## Work to do
Give a verbatim quotation of every record.

## Records with modeling code
------------------------------------------------
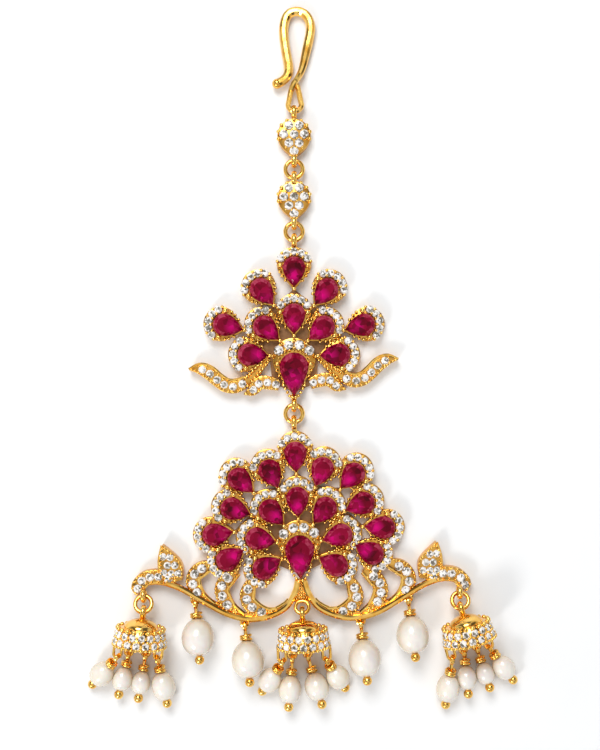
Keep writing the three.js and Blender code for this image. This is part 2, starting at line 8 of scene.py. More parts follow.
import math

import bmesh
import bpy
from mathutils import Matrix, Vector, noise


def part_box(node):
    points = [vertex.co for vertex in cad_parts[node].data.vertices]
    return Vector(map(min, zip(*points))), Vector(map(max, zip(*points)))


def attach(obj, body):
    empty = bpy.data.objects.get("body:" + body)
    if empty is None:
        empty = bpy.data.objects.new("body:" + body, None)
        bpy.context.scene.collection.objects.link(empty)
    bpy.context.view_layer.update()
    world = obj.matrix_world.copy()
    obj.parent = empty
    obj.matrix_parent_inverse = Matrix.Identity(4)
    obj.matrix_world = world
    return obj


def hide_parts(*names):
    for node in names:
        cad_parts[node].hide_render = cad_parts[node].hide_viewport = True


# %% [markdown]
# ## The frame
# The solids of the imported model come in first. Their box is kept, because the dressed model has to have the
# same size. All the making below is in millimetres, and one scale turns it into Blender's metres at the
# end.

# %% Load the frame
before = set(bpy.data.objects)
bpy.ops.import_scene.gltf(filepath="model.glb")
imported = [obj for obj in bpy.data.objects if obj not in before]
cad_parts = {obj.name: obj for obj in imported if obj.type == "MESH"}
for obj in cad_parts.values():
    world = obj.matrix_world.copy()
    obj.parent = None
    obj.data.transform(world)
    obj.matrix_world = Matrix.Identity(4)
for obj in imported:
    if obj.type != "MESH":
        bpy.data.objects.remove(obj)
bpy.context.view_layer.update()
MM = 0.001
SIDES = ((-1, "left"), (1, "right"))
print("solids:", len(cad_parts))

# %% [markdown]
# ## Sizes of the wirework
# A link needs room for the next one, so the radius of each link follows from the wire and from the air
# between wires. The same sums are in the part's source, so the fine pieces sit just where the plain ones
# are.

# %% Wire sizes
RING_WIRE = 0.375
BAIL_WIRE = 0.3
EYE_WIRE = 0.2
LONG_WIRE = 0.41
AIR = 0.3
BAIL = RING_WIRE + BAIL_WIRE + AIR
HOOK_BAIL = LONG_WIRE + BAIL_WIRE + AIR
RING = BAIL + BAIL_WIRE + 0.225
BELL_RING = BAIL + BAIL_WIRE + 0.15
EYE = 2 * EYE_WIRE + 0.25
CHAIN_HEIGHT = HOOK_BAIL + BAIL_WIRE
PLATE = 2.2
RIBBON = 2.0
GIRDLE = PLATE + 0.1

# %% [markdown]
# ## Where each group hangs
# Everything hangs in a line from the hair hook, and the lower fan swings a little about its own bail. A
# matrix for each group holds its place, found from the box of the lowest link, so every piece can be drawn
# around its own zero.


# %% Places of the groups
def at(x, y, z=0.0, turn=0.0):
    return Matrix.Translation((x, y, z)) @ Matrix.Rotation(math.radians(turn), 4, "Z")


low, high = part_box("link_ring_3")
chain_x = (low[0] + high[0]) / 2 / MM
chain_y = (low[1] + high[1]) / 2 / MM - RING
UPPER_REACH, LOWER_REACH = 17.6, 17.3
BIG_TIP = -4.4
CREST = 4.3
TOP_BAIL, LOWER_BAIL, TIP_BAIL, DROP_BAIL = 1.05, 1.45, 1.2, 0.5
DROP_HALF = 3.4
upper_y = 2 * RING + TIP_BAIL - BIG_TIP
upper_top = upper_y + UPPER_REACH + CREST
drop_2_y = upper_top + TOP_BAIL + 2 * RING + DROP_BAIL + DROP_HALF
drop_1_y = drop_2_y + 2 * RING + 2 * (DROP_HALF + DROP_BAIL)
hook_y = drop_1_y + DROP_HALF + TOP_BAIL
home = at(chain_x, chain_y)
upper = home @ at(0, upper_y)
LOWER_TURN = 2.5
swing = math.radians(LOWER_TURN)
hang = LOWER_REACH + CREST + LOWER_BAIL
lower = home @ at(hang * math.sin(swing), -hang * math.cos(swing), 0, LOWER_TURN)
print("chain", round(chain_x, 2), round(chain_y, 2))
print("upper fan", upper.translation, "lower fan", lower.translation)

# %% [markdown]
# ## The camera
# The ornament is seen from straight above, from 200 millimetres away, which is close enough for the bells
# to lean outwards a little. The sensor's 36 millimetres lie along the long side of the picture.

# %% Camera
EYE_HEIGHT, MIDDLE_HEIGHT = 200, 2.5
FIELD, SENSOR = 129.3, 36
AIM_X, AIM_Y = 1.03, 8.2
camera_data = bpy.data.cameras.new("camera")
camera_data.lens = SENSOR * (EYE_HEIGHT - MIDDLE_HEIGHT) / FIELD
camera_data.clip_start = 0.01
camera = bpy.data.objects.new("camera", camera_data)
camera.location = ((chain_x + AIM_X) * MM, (chain_y + AIM_Y) * MM, EYE_HEIGHT * MM)
bpy.context.collection.objects.link(camera)
bpy.context.scene.camera = camera
print("lens", round(camera_data.lens, 1), "camera", [round(v, 4) for v in camera.location])

# %% [markdown]
# ## Finishes
# Each finish is one Principled shader whose colour, roughness and bump come from noise on Object
# coordinates. The helpers below add a node and link its inputs, so that a finish reads as a short recipe.

# %% Node helpers
WAVE_HEIGHT = 0.0001


def finish(name):
    material = bpy.data.materials.new(name)
    material.use_nodes = True
    return material, material.node_tree.nodes["Principled BSDF"]


def node(material, kind, links=(), **values):
    made = material.node_tree.nodes.new(kind)
    for key, value in values.items():
        setattr(made, key, value)
    for socket, source in dict(links).items():
        if isinstance(source, bpy.types.NodeSocket):
            material.node_tree.links.new(source, made.inputs[socket])
        else:
            made.inputs[socket].default_value = source
    return made


def ramp(material, source, stops):
    made = node(material, "ShaderNodeValToRGB", {"Fac": source})
    elements = made.color_ramp.elements
    while len(elements) < len(stops):
        elements.new(0.5)
    for element, (position, colour) in zip(elements, stops):
        element.position = position
        element.color = (*colour, 1)
    return made.outputs["Color"]


def link(material, source, socket):
    material.node_tree.links.new(source, socket)


def clouds(material, place, scale, detail=2.0):
    sockets = {"Vector": place, "Scale": scale, "Detail": detail}
    return node(material, "ShaderNodeTexNoise", sockets).outputs["Fac"]


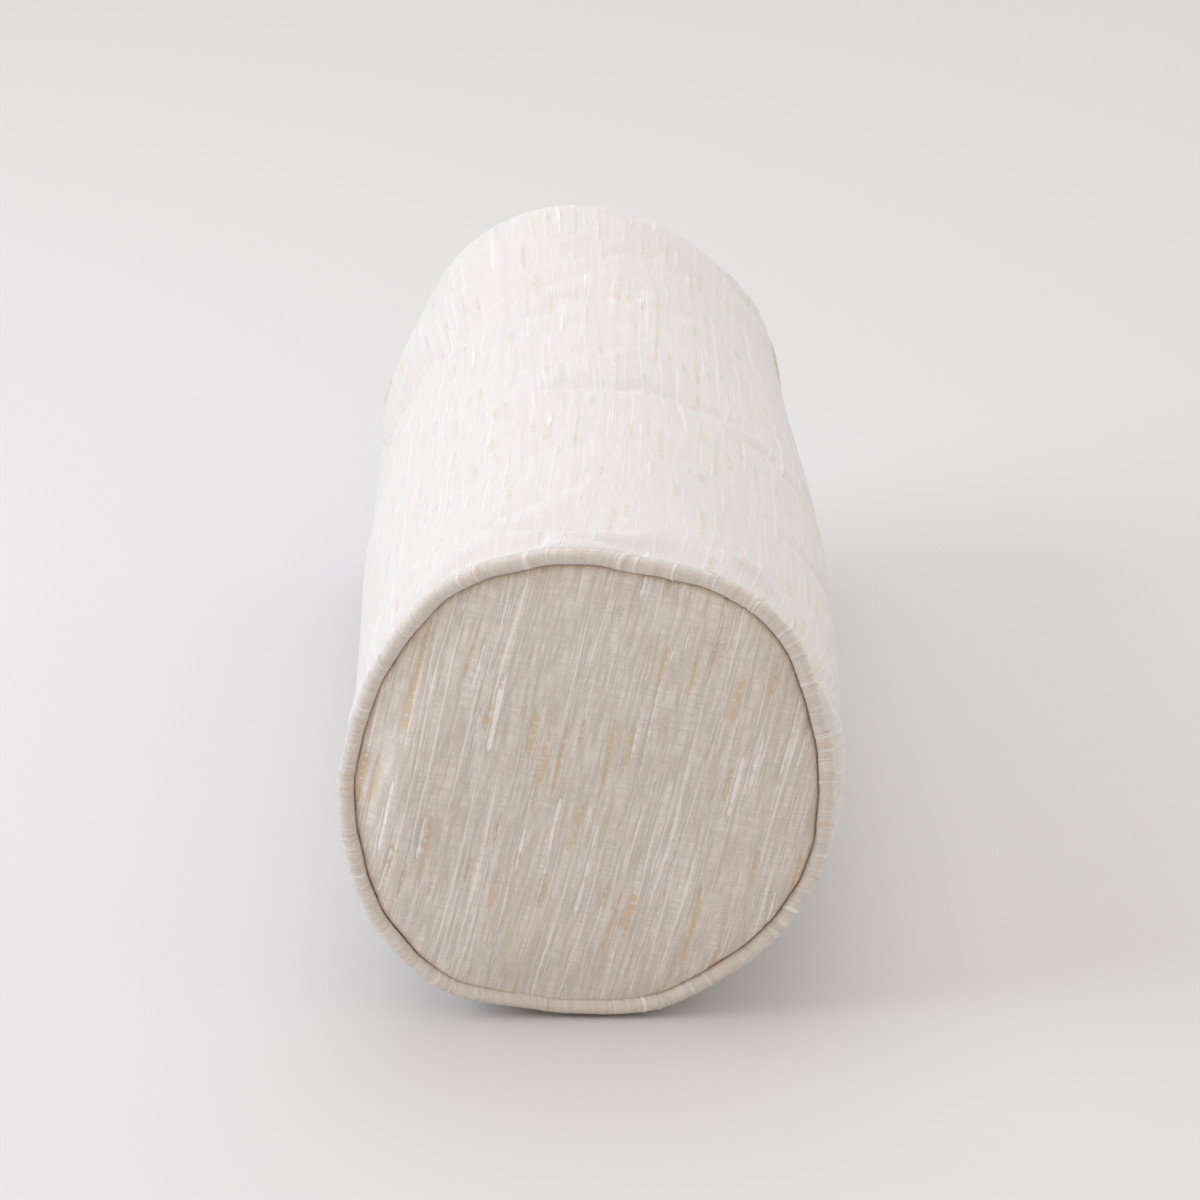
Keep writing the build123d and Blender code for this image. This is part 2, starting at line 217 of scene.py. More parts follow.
------------------------------------------------
## Response to this exercise
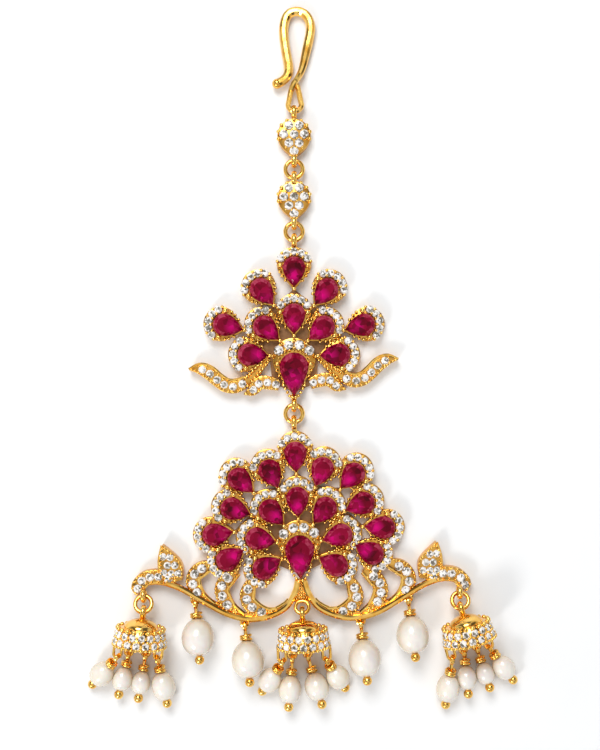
Keep writing the three.js and Blender code for this image. This is part 2, starting at line 8 of scene.py. More parts follow.
import math

import bmesh
import bpy
from mathutils import Matrix, Vector, noise


def part_box(node):
    points = [vertex.co for vertex in cad_parts[node].data.vertices]
    return Vector(map(min, zip(*points))), Vector(map(max, zip(*points)))


def attach(obj, body):
    empty = bpy.data.objects.get("body:" + body)
    if empty is None:
        empty = bpy.data.objects.new("body:" + body, None)
        bpy.context.scene.collection.objects.link(empty)
    bpy.context.view_layer.update()
    world = obj.matrix_world.copy()
    obj.parent = empty
    obj.matrix_parent_inverse = Matrix.Identity(4)
    obj.matrix_world = world
    return obj


def hide_parts(*names):
    for node in names:
        cad_parts[node].hide_render = cad_parts[node].hide_viewport = True


# %% [markdown]
# ## The frame
# The solids of the imported model come in first. Their box is kept, because the dressed model has to have the
# same size. All the making below is in millimetres, and one scale turns it into Blender's metres at the
# end.

# %% Load the frame
before = set(bpy.data.objects)
bpy.ops.import_scene.gltf(filepath="model.glb")
imported = [obj for obj in bpy.data.objects if obj not in before]
cad_parts = {obj.name: obj for obj in imported if obj.type == "MESH"}
for obj in cad_parts.values():
    world = obj.matrix_world.copy()
    obj.parent = None
    obj.data.transform(world)
    obj.matrix_world = Matrix.Identity(4)
for obj in imported:
    if obj.type != "MESH":
        bpy.data.objects.remove(obj)
bpy.context.view_layer.update()
MM = 0.001
SIDES = ((-1, "left"), (1, "right"))
print("solids:", len(cad_parts))

# %% [markdown]
# ## Sizes of the wirework
# A link needs room for the next one, so the radius of each link follows from the wire and from the air
# between wires. The same sums are in the part's source, so the fine pieces sit just where the plain ones
# are.

# %% Wire sizes
RING_WIRE = 0.375
BAIL_WIRE = 0.3
EYE_WIRE = 0.2
LONG_WIRE = 0.41
AIR = 0.3
BAIL = RING_WIRE + BAIL_WIRE + AIR
HOOK_BAIL = LONG_WIRE + BAIL_WIRE + AIR
RING = BAIL + BAIL_WIRE + 0.225
BELL_RING = BAIL + BAIL_WIRE + 0.15
EYE = 2 * EYE_WIRE + 0.25
CHAIN_HEIGHT = HOOK_BAIL + BAIL_WIRE
PLATE = 2.2
RIBBON = 2.0
GIRDLE = PLATE + 0.1

# %% [markdown]
# ## Where each group hangs
# Everything hangs in a line from the hair hook, and the lower fan swings a little about its own bail. A
# matrix for each group holds its place, found from the box of the lowest link, so every piece can be drawn
# around its own zero.


# %% Places of the groups
def at(x, y, z=0.0, turn=0.0):
    return Matrix.Translation((x, y, z)) @ Matrix.Rotation(math.radians(turn), 4, "Z")


low, high = part_box("link_ring_3")
chain_x = (low[0] + high[0]) / 2 / MM
chain_y = (low[1] + high[1]) / 2 / MM - RING
UPPER_REACH, LOWER_REACH = 17.6, 17.3
BIG_TIP = -4.4
CREST = 4.3
TOP_BAIL, LOWER_BAIL, TIP_BAIL, DROP_BAIL = 1.05, 1.45, 1.2, 0.5
DROP_HALF = 3.4
upper_y = 2 * RING + TIP_BAIL - BIG_TIP
upper_top = upper_y + UPPER_REACH + CREST
drop_2_y = upper_top + TOP_BAIL + 2 * RING + DROP_BAIL + DROP_HALF
drop_1_y = drop_2_y + 2 * RING + 2 * (DROP_HALF + DROP_BAIL)
hook_y = drop_1_y + DROP_HALF + TOP_BAIL
home = at(chain_x, chain_y)
upper = home @ at(0, upper_y)
LOWER_TURN = 2.5
swing = math.radians(LOWER_TURN)
hang = LOWER_REACH + CREST + LOWER_BAIL
lower = home @ at(hang * math.sin(swing), -hang * math.cos(swing), 0, LOWER_TURN)
print("chain", round(chain_x, 2), round(chain_y, 2))
print("upper fan", upper.translation, "lower fan", lower.translation)

# %% [markdown]
# ## The camera
# The ornament is seen from straight above, from 200 millimetres away, which is close enough for the bells
# to lean outwards a little. The sensor's 36 millimetres lie along the long side of the picture.

# %% Camera
EYE_HEIGHT, MIDDLE_HEIGHT = 200, 2.5
FIELD, SENSOR = 129.3, 36
AIM_X, AIM_Y = 1.03, 8.2
camera_data = bpy.data.cameras.new("camera")
camera_data.lens = SENSOR * (EYE_HEIGHT - MIDDLE_HEIGHT) / FIELD
camera_data.clip_start = 0.01
camera = bpy.data.objects.new("camera", camera_data)
camera.location = ((chain_x + AIM_X) * MM, (chain_y + AIM_Y) * MM, EYE_HEIGHT * MM)
bpy.context.collection.objects.link(camera)
bpy.context.scene.camera = camera
print("lens", round(camera_data.lens, 1), "camera", [round(v, 4) for v in camera.location])

# %% [markdown]
# ## Finishes
# Each finish is one Principled shader whose colour, roughness and bump come from noise on Object
# coordinates. The helpers below add a node and link its inputs, so that a finish reads as a short recipe.

# %% Node helpers
WAVE_HEIGHT = 0.0001


def finish(name):
    material = bpy.data.materials.new(name)
    material.use_nodes = True
    return material, material.node_tree.nodes["Principled BSDF"]


def node(material, kind, links=(), **values):
    made = material.node_tree.nodes.new(kind)
    for key, value in values.items():
        setattr(made, key, value)
    for socket, source in dict(links).items():
        if isinstance(source, bpy.types.NodeSocket):
            material.node_tree.links.new(source, made.inputs[socket])
        else:
            made.inputs[socket].default_value = source
    return made


def ramp(material, source, stops):
    made = node(material, "ShaderNodeValToRGB", {"Fac": source})
    elements = made.color_ramp.elements
    while len(elements) < len(stops):
        elements.new(0.5)
    for element, (position, colour) in zip(elements, stops):
        element.position = position
        element.color = (*colour, 1)
    return made.outputs["Color"]


def link(material, source, socket):
    material.node_tree.links.new(source, socket)


def clouds(material, place, scale, detail=2.0):
    sockets = {"Vector": place, "Scale": scale, "Detail": detail}
    return node(material, "ShaderNodeTexNoise", sockets).outputs["Fac"]


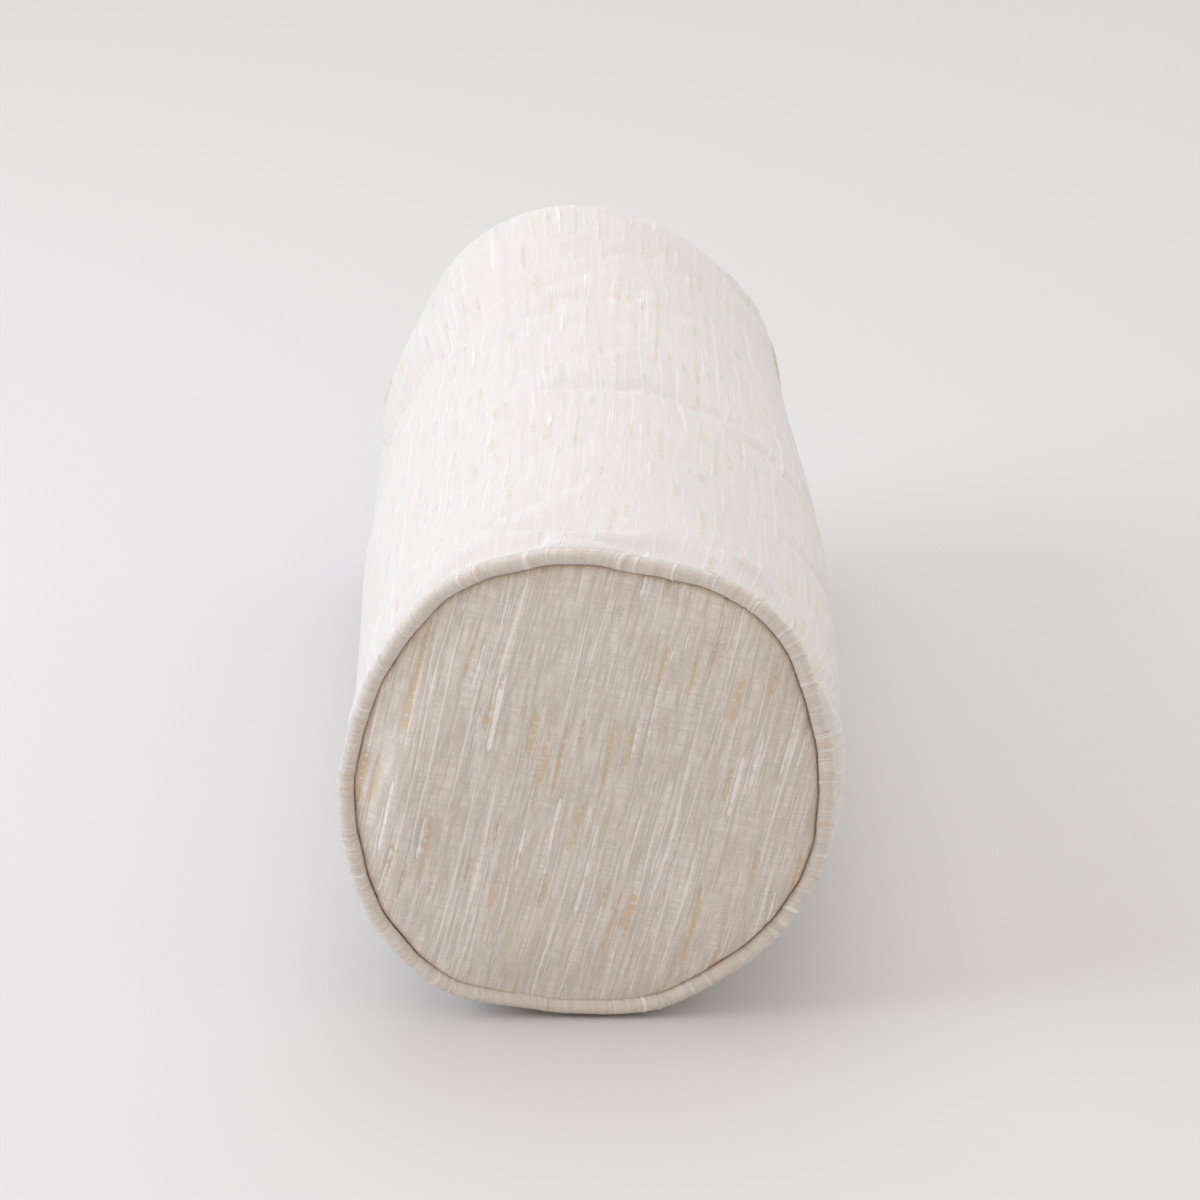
Keep writing the build123d and Blender code for this image. This is part 2, starting at line 217 of scene.py. More parts follow.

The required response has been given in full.